The Loss of Auto Club Speedway Adds Early Intrigue to the 2024 NASCAR Schedule
NASCAR executives have been much more willing to make changes to the Cup Series schedule from year to year since the 2020 COVID-19 pandemic forced them to shift many dates throughout the schedule. And now, they already have an opportunity to add a change to the 2024 schedule.
Auto Club Speedway President Dave Allen confirmed recently that the 2.0-mile oval in Fontana, California, will not host a NASCAR race next year and possibly the year after as it transitions to a 0.5-mile layout.
Auto Club Speedway has been a staple on the NASCAR schedule for more than 25 years
Auto Club Speedway has held NASCAR races since 1997 and even held two dates on the Cup Series schedule from 2005 to 2010 as the sanctioning body tried to capture the attendance and TV viewership numbers of the country’s second-largest media market.
However, that strategy did not work so well.
Many fans were upset that Darlington Raceway had to give up its traditional Labor Day weekend date for the sport to have a second race in Southern California. Announced attendance also dropped from 100,000 in the fall 2005 race at Auto Club Speedway to 70,000 by 2010.
The speedway dropped back to one race date in 2011 and has settled into a spot early in each season during the West Coast Swing that has followed shortly after the Daytona 500 with races at Fontana, Las Vegas Motor Speedway, and Phoenix Raceway in consecutive weeks.
It did sit silent in 2021, but that was because California still had strict pandemic rules in place that would have severely restricted attendance.

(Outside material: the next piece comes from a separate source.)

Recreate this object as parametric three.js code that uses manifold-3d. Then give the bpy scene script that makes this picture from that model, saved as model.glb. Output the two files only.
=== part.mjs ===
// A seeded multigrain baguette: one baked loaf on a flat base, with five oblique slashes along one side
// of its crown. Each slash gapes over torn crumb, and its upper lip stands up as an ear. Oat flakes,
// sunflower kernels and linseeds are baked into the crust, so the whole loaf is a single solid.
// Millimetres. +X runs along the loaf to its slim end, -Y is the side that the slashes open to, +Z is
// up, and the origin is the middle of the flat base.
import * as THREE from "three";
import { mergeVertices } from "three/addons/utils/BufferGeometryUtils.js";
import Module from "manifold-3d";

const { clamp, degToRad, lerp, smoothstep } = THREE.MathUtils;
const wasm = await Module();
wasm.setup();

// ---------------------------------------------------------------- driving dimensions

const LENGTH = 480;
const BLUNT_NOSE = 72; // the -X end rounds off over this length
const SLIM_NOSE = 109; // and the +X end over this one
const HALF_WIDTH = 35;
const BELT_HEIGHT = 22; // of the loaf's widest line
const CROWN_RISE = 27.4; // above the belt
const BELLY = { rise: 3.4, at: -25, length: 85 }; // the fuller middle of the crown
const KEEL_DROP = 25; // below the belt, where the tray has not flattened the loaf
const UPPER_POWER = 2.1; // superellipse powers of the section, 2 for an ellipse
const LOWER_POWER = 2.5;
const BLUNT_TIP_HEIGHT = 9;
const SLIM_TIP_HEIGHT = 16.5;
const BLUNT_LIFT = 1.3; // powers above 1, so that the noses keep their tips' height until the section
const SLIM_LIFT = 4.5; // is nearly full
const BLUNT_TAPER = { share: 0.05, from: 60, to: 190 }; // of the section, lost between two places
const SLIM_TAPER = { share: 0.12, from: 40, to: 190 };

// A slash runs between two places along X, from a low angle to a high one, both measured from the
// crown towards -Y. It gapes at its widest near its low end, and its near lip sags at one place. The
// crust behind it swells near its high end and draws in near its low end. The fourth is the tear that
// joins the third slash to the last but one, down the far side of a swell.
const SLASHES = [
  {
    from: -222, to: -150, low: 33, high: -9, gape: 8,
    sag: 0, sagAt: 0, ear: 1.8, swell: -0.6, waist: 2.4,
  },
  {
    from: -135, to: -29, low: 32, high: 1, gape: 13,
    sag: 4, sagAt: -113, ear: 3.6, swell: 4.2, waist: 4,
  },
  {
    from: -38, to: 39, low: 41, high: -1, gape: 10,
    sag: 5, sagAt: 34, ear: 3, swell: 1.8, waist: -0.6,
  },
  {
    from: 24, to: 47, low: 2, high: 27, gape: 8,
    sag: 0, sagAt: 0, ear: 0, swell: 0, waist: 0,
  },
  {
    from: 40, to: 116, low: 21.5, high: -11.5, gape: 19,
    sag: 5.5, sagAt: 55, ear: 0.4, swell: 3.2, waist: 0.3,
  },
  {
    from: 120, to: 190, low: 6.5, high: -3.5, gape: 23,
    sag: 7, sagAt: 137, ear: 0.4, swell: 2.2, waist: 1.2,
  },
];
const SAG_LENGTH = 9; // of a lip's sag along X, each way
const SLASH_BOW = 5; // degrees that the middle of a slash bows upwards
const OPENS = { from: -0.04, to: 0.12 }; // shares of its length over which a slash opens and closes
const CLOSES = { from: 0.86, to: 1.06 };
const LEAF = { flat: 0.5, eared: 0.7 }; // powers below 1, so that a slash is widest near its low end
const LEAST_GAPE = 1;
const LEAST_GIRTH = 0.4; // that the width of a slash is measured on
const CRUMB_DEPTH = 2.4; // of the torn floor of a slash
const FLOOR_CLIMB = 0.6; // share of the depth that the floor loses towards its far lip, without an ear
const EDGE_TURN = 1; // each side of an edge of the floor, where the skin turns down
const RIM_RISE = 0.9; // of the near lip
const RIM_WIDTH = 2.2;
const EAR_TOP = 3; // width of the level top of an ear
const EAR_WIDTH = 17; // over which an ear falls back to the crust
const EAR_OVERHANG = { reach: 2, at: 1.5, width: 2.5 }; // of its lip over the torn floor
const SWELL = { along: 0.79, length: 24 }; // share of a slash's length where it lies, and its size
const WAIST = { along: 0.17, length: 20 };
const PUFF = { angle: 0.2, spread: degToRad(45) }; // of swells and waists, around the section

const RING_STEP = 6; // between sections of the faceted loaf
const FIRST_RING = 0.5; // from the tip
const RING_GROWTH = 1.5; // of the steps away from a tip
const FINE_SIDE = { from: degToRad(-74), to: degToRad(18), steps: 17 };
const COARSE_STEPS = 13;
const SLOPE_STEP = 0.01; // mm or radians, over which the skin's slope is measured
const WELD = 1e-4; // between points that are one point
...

The speedway returned last year and put on a fascinating show for the first non-superspeedway race with the Next Gen car. Drivers struggled to navigate what has become a rough racing surface, and Kyle Larson won an event that featured a track record-tying 12 cautions.
Talk of converting the track into a 0.5-mile oval has lingered for several years now. The pandemic delayed initial plans, but now officials are set to move forward with the project after the February 26 race. The idea is to convert the frontstretch and pit road area into the short track that officials envision, although all of the details about the layout are not yet finalized.

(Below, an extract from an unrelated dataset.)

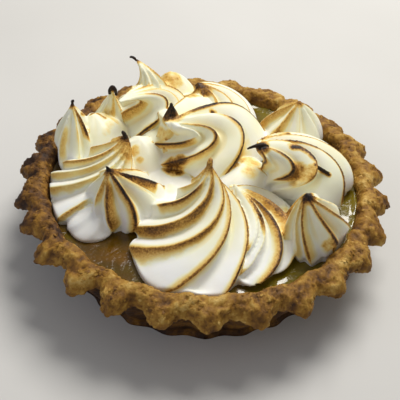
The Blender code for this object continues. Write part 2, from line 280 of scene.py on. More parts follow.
kisses = {
    "front": dict(
        foot=(-0.8, -24.8), radius=17.5, tip=(1.3, -13.0, 37.3), bend=1.0, outline=(1.45, 1.5),
        twist=1.6, groove=2.6, char=(5.0, 0.6), nose=0.9,
        ridges=(
            (133, 159, 1.12, 0.8, 0.35, 0.1, 0.22, 0.8), (165, 192, 1.0, 0.5, 0.9, 0.1, 0.06, 0.95),
            (185, 280, 1.03, 0.35, 0.7, 0.1, 0.02, 0.97, 0.35),
            (249, 210, 1.12, 0.5, 0.15, 0.45, 0.02, 0.9), (293, 248, 1.07, 0.9, 0.4, 0.4, 0.04, 0.7),
            (345, 230, 1.0, 0.4, 0.2), (35, 200, 0.95), (85, 170, 1.0, 0.3, 0.3, 0.1, 0.3, 0.9),
        ),
    ),
    "frontLeft": dict(
        foot=(-18.9, -11.6), radius=10.8, tip=(-24.4, -13.8, 33.3), bend=1.4, outline=(2.9, 1.8),
        twist=0.5, groove=2.4, char=(3.2, 1.0),
        ridges=(
            (165, 31, 1.0, 0.1, 0.1), (230, -4, 0.96, 0.3, 0.45),
            (252, 0, 0.94, 0.6, 0.75, 0.5, 0.05, 0.8), (273, 37, 0.89, 1.0, 0.5, 0.5, 0.05, 1.0),
            (322, 35, 1.0, 0.0, 0.0), (35, -13, 1.12, 1.0, 0.3, 0.9, 0.24, 0.97),
            (71, -10, 1.07, 0.5, 0.35), (119, 31, 1.0, 0.2, 0.1),
        ),
    ),
    "left": dict(
        foot=(-30.3, -6.6), radius=14.6, tip=(-20.6, -0.5, 33.2), bend=1.4, outline=(1.1, 0.86),
        twist=1.7, groove=2.6, char=(3.4, 0.95),
        ridges=(
            (129, 141, 0.95, 0.55, 0.25, 0.0, 0.1, 0.95), (155, 148, 0.95, 0.1, 0.4, 0.0, 0.15, 0.85),
            (182, 172, 1.0, 0.15, 0.4, 0.0, 0.15, 0.7), (240, 126, 1.06, 0.45, 0.5, 0.0, 0.02, 0.6),
            (290, 130, 1.0, 0.2, 0.3), (335, 130, 1.0, 0.2, 0.3), (25, 130, 1.0, 0.1, 0.5),
            (80, 130, 0.95),
        ),
    ),
    "farLeft": dict(
        foot=(-34.6, 6.5), radius=6.6, tip=(-36.5, 11.1, 34.0), bend=0.8, outline=(3.0, 1.4),
        twist=2.4, groove=1.2, char=(2.2, 1.0),
        ridges=(
            (184, 37, 0.94, 0.0, 0.1), (232, 15, 1.0, 0.15, 0.4, 0.0, 0.2, 0.7),
            (285, 17, 1.0, 0.0, 0.1), (321, 21, 0.96, 0.75, 0.1, 0.6, 0.35, 0.95),
            (52, 15, 1.0, 0.2, 0.2), (110, 18, 0.95, 0.1, 0.1),
        ),
    ),
    "peak": dict(
        foot=(-16.0, 25.0), radius=10.3, tip=(-21.5, 28.3, 37.9), bend=8.5, outline=(1.1, 0.78),
        twist=0.7, groove=1.6, char=(2.5, 1.0),
        ridges=(
            (7, 114, 0.98, 0.75, 0.1, 0.4, 0.05, 0.97), (45, 76, 1.0, 0.2, 0.4), (85, 72, 1.0),
            (122, 92, 1.02, 0.3, 0.1), (170, 68, 1.0, 0.0, 0.1), (215, 68, 1.0, 0.0, 0.1),
            (265, 68, 1.0, 0.0, 0.1), (310, 68, 1.0, 0.4, 0.5),
        ),
    ),
    "backLeft": dict(
        foot=(-14.9, 23.0), radius=15.6, tip=(-24.7, 9.1, 35.9), bend=7.7, outline=(1.3, 0.79),
        twist=2.6, groove=2.2, char=(2.0, 0.5),
        ridges=(
            (150, 101, 1.0, 0.1, 0.2), (195, 101, 1.04, 0.6, 0.5, 0.0, 0.1, 0.95),
            (240, 175, 1.0, 0.85, 0.4, 0.0, 0.05, 0.9), (285, 165, 1.0, 0.2, 0.2),
            (330, 155, 1.0, 0.65, 0.3, 0.2, 0.05, 0.9), (15, 155, 1.0, 0.2, 0.2), (60, 155, 1.0),
            (100, 155, 1.0),
        ),
    ),
    "centre": dict(
        foot=(-1.0, 13.0), radius=18.2, tip=(-9.8, 4.0, 34.9), bend=9.0, outline=(1.8, 0.5),
        twist=2.1, groove=2.8, char=(1.0, 0.0),
        ridges=(
            (178, 134, 1.05, 1.0, 0.6, 0.0, 0.1, 0.8), (217, 128, 1.0, 0.8, 0.5, 0.0, 0.1, 0.97),
            (287, 109, 0.87, 1.0, 1.0, 0.5, 0.08, 0.86), (22, 38, 1.13, 1.0, 0.25, 0.1, 0.0, 0.97),
            (70, 60, 1.0, 0.5, 0.3), (120, 110, 1.0, 0.1, 0.1),
        ),
    ),
    "centreTip": dict(
        foot=(-9.4, 7.4), radius=4.6, tip=(-9.8, 7.8, 38.2), bend=3.0, outline=(3.0, 1.1),
        twist=1.0, groove=0.4, char=(5.6, 1.0),
        ridges=plainRidges(70, 40),
    ),
    "right": dict(
        foot=(27.8, 2.8), radius=12.8, tip=(13.9, -4.1, 35.3), bend=3.0, outline=(2.4, 0.6),
        twist=2.5, groove=2.4, char=(3.0, 1.0), nose=0.4,
        ridges=(
            (140, 80, 1.0, 0.3, 0.1), (180, 80, 1.0, 0.8, 0.1, 0.6, 0.0, 0.95),
            (204, 143, 1.0, 0.9, 0.85, 0.0, 0.48, 0.97), (216, 227, 1.0, 0.5, 0.75, 0.0, 0.58, 0.85),
            (316, 119, 1.0, 0.75, 0.5, 0.0, 0.1, 1.0), (1, 119, 1.0, 0.55, 0.45),
            (46, 119, 1.0, 0.3, 0.1), (86, 119, 1.0, 0.3, 0.1),
        ),
    ),
    "backRight": dict(
        foot=(24.1, 21.6), radius=10.3, tip=(25.3, 22.2, 31.3), bend=2.8, outline=(2.2, 1.1),
        twist=1.0, groove=1.6, char=(2.2, 0.75),
        ridges=(
            (20, 9, 0.94, 0.1, 0.1), (65, 9, 1.0), (115, 9, 1.0), (165, 9, 1.0, 0.4, 0.5),
            (224, 9, 1.0, 0.35, 0.45), (275, 9, 0.95, 0.0, 0.1), (325, 9, 1.0, 0.0, 0.1),
        ),
    ),
    "back": dict(
        foot=(2.0, 26.5), radius=13.0, tip=(-3.5, 26.0, 32.5), bend=4.0, outline=(2.0, 0.9),
        twist=1.5, groove=1.6, char=(3.0, 0.9),
        ridges=tuple((angle, 120, 1.0) for angle in range(15, 360, 50)),
    ),
    "rightFront": dict(
        foot=(28.8, -19.4), radius=9.4, tip=(25.0, -20.5, 34.3), bend=3.0, outline=(1.92, 0.84),
        twist=1.29, groove=2.0, char=(3.2, 1.0), nose=0.8,
        ridges=(
            (22, -57, 1.02, 0.66, 0.3), (65, -60, 1.0, 0.1, 0.1), (115, -44, 1.0, 0.1, 0.1),
            (165, -44, 1.0, 0.2, 0.5), (210, -44, 1.0, 0.0, 0.2),
            (244, -54, 0.96, 0.0, 0.3, 0.0, 0.05, 0.9), (265, -55, 1.0, 0.62, 0.25, 0.35, 0.1, 1.0),
            (323, -46, 0.94, 0.7, 0.5, 0.1, 0.05, 1.0),
        ),
    ),
    "frontRight": dict(
        foot=(13.0, -19.6), radius=15.8, tip=(7.5, -12.2, 29.0), bend=1.3, outline=(2.43, 1.56),
        twist=1.0, groove=2.2, char=(1.0, 0.0),
        ridges=(
            (22, 94, 0.91, 0.6, 0.25), (60, 80, 0.9, 0.1, 0.1), (110, 80, 0.9, 0.0, 0.0),
            (155, 85, 0.9, 0.0, 0.0), (209, 142, 1.0, 0.0, 0.0),
            (243, 91, 1.1, 0.95, 0.25, 0.35, 0.6, 0.9), (264, 112, 1.14, 0.7, 0.25, 0.6, 0.12, 0.8),
            (299, 121, 0.88, 0.2, 0.2, 0.68, 0.06, 0.85),
        ),
    ),
    "middle": plainFold(
        foot=(-10.0, -3.0), radius=12.0, tip=(-12.0, -2.0, 22.6), bend=3.0, outline=(2.6, 0.6),
    ),
    "leftSkirt": plainFold(
        foot=(-28.0, -18.6), radius=6.4, tip=(-27.0, -16.0, 22.2), bend=1.0, outline=(2.2, 0.8),
    ),
    "innerFold": plainFold(
        foot=(-17.0, 4.0), radius=9.0, tip=(-17.5, 5.0, 28.0), bend=2.0, outline=(2.4, 0.8),
    ),
    "rightMiddle": plainFold(
        foot=(10.0, 1.0), radius=9.5, tip=(9.5, 1.5, 23.6), bend=1.0, outline=(2.6, 0.6),
    ),
    "loop": dict(
        foot=(-27.5, 19.5), radius=6.4, tip=(-26.3, 18.6, 34.0), bend=3.0, outline=(1.9, 1.5),
        twist=1.0, groove=0.8, char=(1.6, 1.0),
        ridges=(
            (10, 60, 1.0, 0.2, 0.3), (60, 60, 1.0, 0.1, 0.1), (110, 60, 1.0, 0.1, 0.1),
            (160, 60, 1.0, 0.1, 0.1), (205, 60, 1.0, 0.0, 0.0), (255, 60, 1.0, 0.2, 0.6),
            (310, 60, 1.0, 0.2, 0.6),
        ),
    ),
    "leftMiddle": plainFold(
        foot=(-28.5, 11.5), radius=9.0, tip=(-31.0, 13.0, 28.8), bend=3.0, outline=(2.4, 0.7),
    ),
    "backFold": plainFold(
        foot=(-9.5, 31.0), radius=7.5, tip=(-11.5, 32.5, 31.0), bend=2.0, outline=(2.6, 0.7),
        twist=1.0, turn=30,
    ),
}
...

Either way, it is a massive project, and track officials are unsure if they can complete the project in time to host a race in 2025, which would still be 24 months out, assuming the speedway would return to its early season February spot on the schedule.
NASCAR has surprisingly limited options to replace Auto Club Speedway in 2024
NASCAR will have to find an alternative in the meantime, and a leading candidate has yet to emerge. Rumors of turning the Clash at the Los Angeles Memorial Coliseum into a points-paying race circled throughout the weekend, but drivers widely panned the idea after a 150-lap feature race with only 27 cars produced 16 caution flags.

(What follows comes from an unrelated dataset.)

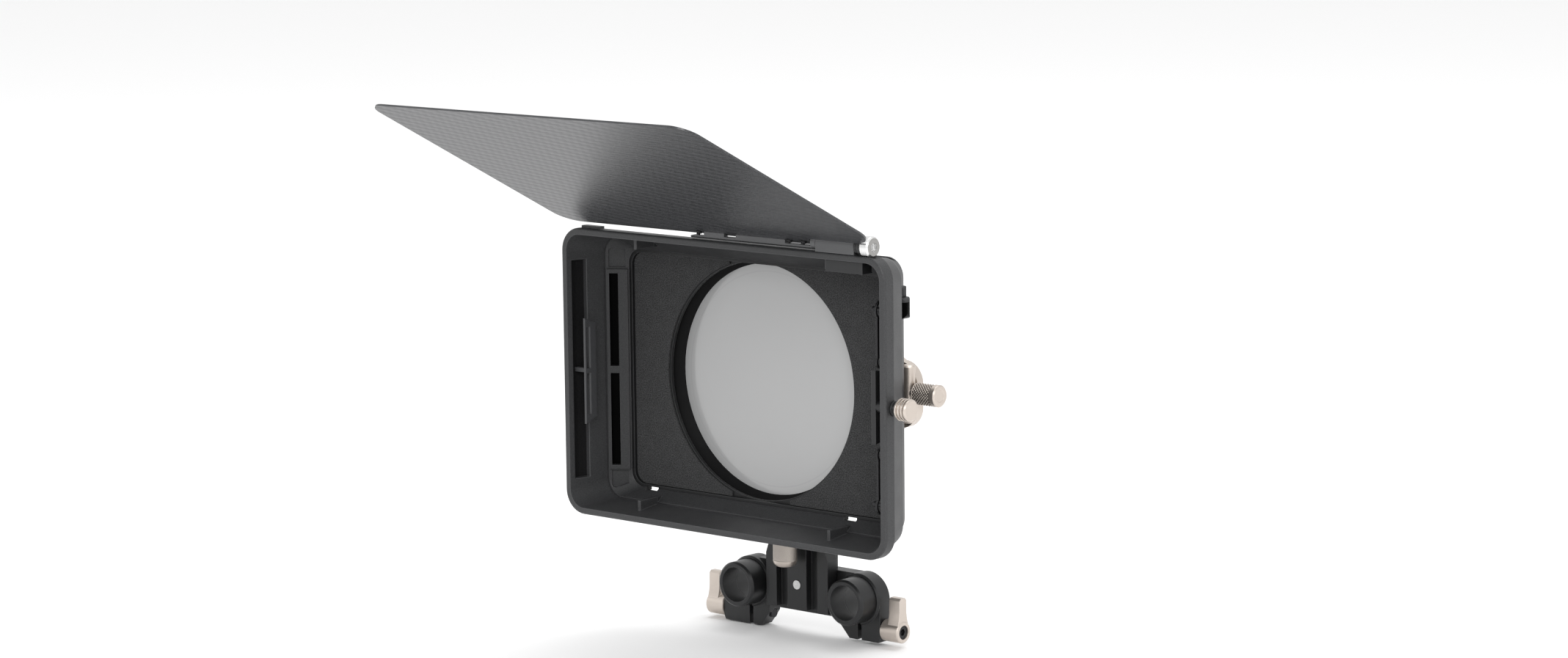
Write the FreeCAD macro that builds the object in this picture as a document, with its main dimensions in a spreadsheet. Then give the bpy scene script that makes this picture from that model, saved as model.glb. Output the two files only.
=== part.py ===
import FreeCAD, Part

import math
import os
import re

import Sketcher
from FreeCAD import Placement, Rotation, Vector

# A clamp-on matte box for 15 mm support rods, in millimetres.
# Origin: centre of the lens bore at its rear mouth. -Y looks out of the hood, +Z is up.

# Driving dimensions, each a named cell of the sheet. A name that ends in "_y" is a place
# along the optical axis, and the others are sizes or distances from that axis.
SIZES = {
    # hood
    "rim_y": -50.0, "frame_width": 175.8, "frame_height": 123.0, "frame_corner": 10.0,
    "lip": 2.8, "flange_depth": 6.0, "step_y": -31.8, "step_width": 160.0, "step_height": 113.0,
    "hood_wall": 2.0, "bay_height": 94.0, "bay_back_y": -40.4, "rib_place": 52.0, "rib_width": 1.4,
    "rib_level": 53.6, "rib_front_y": -42.8,
    # tray stage
    "window_width": 139.4, "window_height": 100.0, "window_drop": 0.3, "window_corner": 5.5,
    "bezel_y": -26.0, "plate_y": -21.6, "stage_back_y": -20.0, "tray_width": 142.4,
    "tray_height": 106.0, "tray_front_y": -25.7, "tray_depth": 3.8, "mask_radius": 50.2,
    "mask_depth": 1.6, "flock_depth": 0.8, "pad_start": 16.0, "bar_height": 86.4, "bar_drop": 1.2,
    # rotating filter
    "drum_radius": 58.0, "drum_bore": 54.6, "drum_back_y": -13.3, "rotor_radius": 54.2,
    "glass_front_y": -15.8, "glass_depth": 1.4, "glass_radius": 51.6, "clear_radius": 48.8,
    "tooth_count": 96, "tooth_height": 0.9,
    # lens ring
    "lens_bore": 47.5, "seal_depth": 1.0, "seal_bore": 46.0, "seal_radius": 49.4,
    # lens lock
    "lock_y": -10.4, "lock_rise": 0.5, "lock_knob_start": 72.4, "lock_knob_length": 12.3,
    "knob_radius": 4.6, "screw_radius": 2.0, "barrel_place": 68.4, "barrel_radius": 2.8,
    # accessory latch
    "latch_y": -44.8, "latch_rise": 0.6, "latch_knob_start": 91.4, "latch_knob_length": 5.7,
    "latch_face": 78.4, "latch_thick": 2.2, "latch_height": 30.0, "clip_face": 77.3, "clip_thick": 1.0,
    # flag and its hinge
    "hinge_y": -47.0, "hinge_height": 64.9, "pin_radius": 1.5, "knuckle_radius": 2.9,
    "clip_start": 52.2, "clip_end": 72.0, "bar_start": -16.0, "nut_radius": 4.35, "nut_end": 80.2,
    "flag_back": 177.0, "flag_front": 170.0, "flag_length": 131.6, "flag_tilt": 26.3,
    "flag_thick": 0.8, "flag_corner": 9.0, "flag_hinge_corner": 14.0, "flag_back_y": -46.1,
    "flag_back_rise": 63.8,
    # rod bracket
    "rod_radius": 7.5, "rod_place": 30.0, "rod_drop": 93.2, "shoe_bottom": 63.0, "shoe_width": 32.0,
    "column_width": 34.0, "column_neck": 26.0, "column_front_y": -1.5, "column_depth": 6.0,
    "column_bottom": 101.0, "foot_thick": 3.6, "thumb_y": -9.0, "thumb_radius": 5.15,
    "thumb_bottom": 80.9, "bush_front_y": -6.7, "block_front_y": 2.7, "block_back_y": 11.0,
    "bush_radius": 9.8, "block_radius": 11.0, "lug_bottom": 110.7, "slit": 2.2,
    "clamp_y": 7.2, "clamp_drop": 105.4, "hub_radius": 4.6, "hub_start": 41.3, "hub_end": 50.9,
    "lever_top": 90.8, "left_lug_out": 4.5, "left_lug_drop": 1.2, "bolt_drop": 90.2,
    "bridge_y": 4.8, "bridge_top": 82.7,
    # clearances
    "gap": 0.3, "running": 0.05,
}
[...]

The addition of at least nine more cars to give all of the charter teams a starting spot would potentially crowd the track beyond capacity. And that was arguably already one of the problems in Sunday’s race after NASCAR expanded the field by four cars from the inaugural event a year ago.
The idea to make the Clash a points event seemingly came from the desire to keep an event that counts toward the championship in the LA market, but few obvious options exist.
The WeatherTech Raceway Laguna Seca road course is closer to Sonoma Raceway and the Bay Area than it is in Los Angeles, and nearby Irwindale Speedway does not have the infrastructure NASCAR is likely looking for in a major event with its 6,500 seating capacity, although it is a 0.5-mile race track.
NASCAR might be able to look into doing a Grand Prix of Long Beach type of race if its experiment in July with the Chicago Street Race is a success. Still, NASCAR and the City of Chicago have an agreement to hold the event in both 2024 and 2025, and two street course races might quickly become overkill.
The sanctioning body could also punt on the Southern California idea outside of the Clash for the next two years. Perhaps Homestead-Miami Speedway could get a second date. It is much closer to where many of the teams are based in Charlotte.
And the previous week’s race at Daytona International Speedway and the weather is almost guaranteed to be warm even in February. But back-to-back races in Florida might be a drag on attendance for the second weekend.
Weather is a limiting factor so early in the season. NASCAR could just move the Las Vegas and Phoenix races up a week and possibly move the Circuit of the Americas event in Austin, Texas, to the tail end of the West Coast Swing before the series heads back to Atlanta Motor Speedway. An extra race somewhere would still be necessary, however.
In a unique twist, the Silly Season for the 2024 schedule has already begun before the series has even arrived for the first points race of the current season.